Kengo Kuma was born in Yokohama (Kanagawa, Japan) in 1954. He studied architecture at the University of Tokyo, finishing his degree in 1979. In 1987, he opened the "Spatial Design Studio". In 1990 he founded "Kengo Kuma & Associates" and extend the study to Europe (Paris, France) in 2008. Since 1985 and until 2009, has taught as visiting professor and holder at the universities of Columbia, Keio, Illinois and Tokyo.
Main Awards:
· 2011 The Minister of Education, Culture, Sports, Science and Technology's Art Encouragement Prize for "Yusuhara Wooden Bridge Museum."

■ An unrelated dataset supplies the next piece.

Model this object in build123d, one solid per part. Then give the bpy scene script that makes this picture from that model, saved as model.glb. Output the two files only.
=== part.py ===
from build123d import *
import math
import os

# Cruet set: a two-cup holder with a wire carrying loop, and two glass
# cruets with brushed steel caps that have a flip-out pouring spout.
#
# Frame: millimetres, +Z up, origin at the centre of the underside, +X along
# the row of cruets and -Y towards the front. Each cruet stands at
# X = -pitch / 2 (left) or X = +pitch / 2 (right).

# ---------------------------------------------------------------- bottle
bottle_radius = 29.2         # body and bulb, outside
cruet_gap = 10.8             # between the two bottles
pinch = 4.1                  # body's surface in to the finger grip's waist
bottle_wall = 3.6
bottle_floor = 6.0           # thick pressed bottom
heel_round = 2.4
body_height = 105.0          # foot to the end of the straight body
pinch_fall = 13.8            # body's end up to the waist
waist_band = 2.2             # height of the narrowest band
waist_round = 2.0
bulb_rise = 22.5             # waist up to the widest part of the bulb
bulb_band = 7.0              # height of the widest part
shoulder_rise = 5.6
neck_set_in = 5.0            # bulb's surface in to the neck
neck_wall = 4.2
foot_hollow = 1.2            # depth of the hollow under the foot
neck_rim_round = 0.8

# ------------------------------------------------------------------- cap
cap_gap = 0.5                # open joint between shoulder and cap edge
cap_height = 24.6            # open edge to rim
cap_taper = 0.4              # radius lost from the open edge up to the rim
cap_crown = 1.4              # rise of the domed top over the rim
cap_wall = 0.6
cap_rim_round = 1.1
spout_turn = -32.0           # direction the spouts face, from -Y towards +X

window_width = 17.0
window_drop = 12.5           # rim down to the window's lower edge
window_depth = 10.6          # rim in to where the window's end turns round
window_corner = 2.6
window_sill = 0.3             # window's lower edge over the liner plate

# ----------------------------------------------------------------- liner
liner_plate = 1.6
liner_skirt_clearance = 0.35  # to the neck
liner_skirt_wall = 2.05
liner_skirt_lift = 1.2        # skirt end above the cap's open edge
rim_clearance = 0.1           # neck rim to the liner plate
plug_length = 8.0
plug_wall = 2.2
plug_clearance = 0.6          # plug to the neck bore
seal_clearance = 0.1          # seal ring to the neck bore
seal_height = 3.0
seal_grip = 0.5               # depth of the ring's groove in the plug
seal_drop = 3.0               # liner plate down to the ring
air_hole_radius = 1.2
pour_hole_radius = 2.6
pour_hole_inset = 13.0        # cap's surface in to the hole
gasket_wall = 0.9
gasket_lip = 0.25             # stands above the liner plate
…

· 2010 Mainichi Art Award for “Nezu Museum.”
· 2009 "Decoration Officier de L'Ordre des Arts et des Lettres" (France).
· 2008 Energy Performance + Architecture Award (France). Bois Magazine International Wood Architecture Award (France).
· 2002 Spirit of Nature Wood Architecture Award (Finland).
· 2001 Togo Murano Award for “Nakagawa-machi Bato Hiroshige Museum.”
· 1997 Architectural Institute of Japan Award for “Noh Stage in the Forest”. First Place, AIA DuPONT Benedictus Award for “Water/Glass” (USA).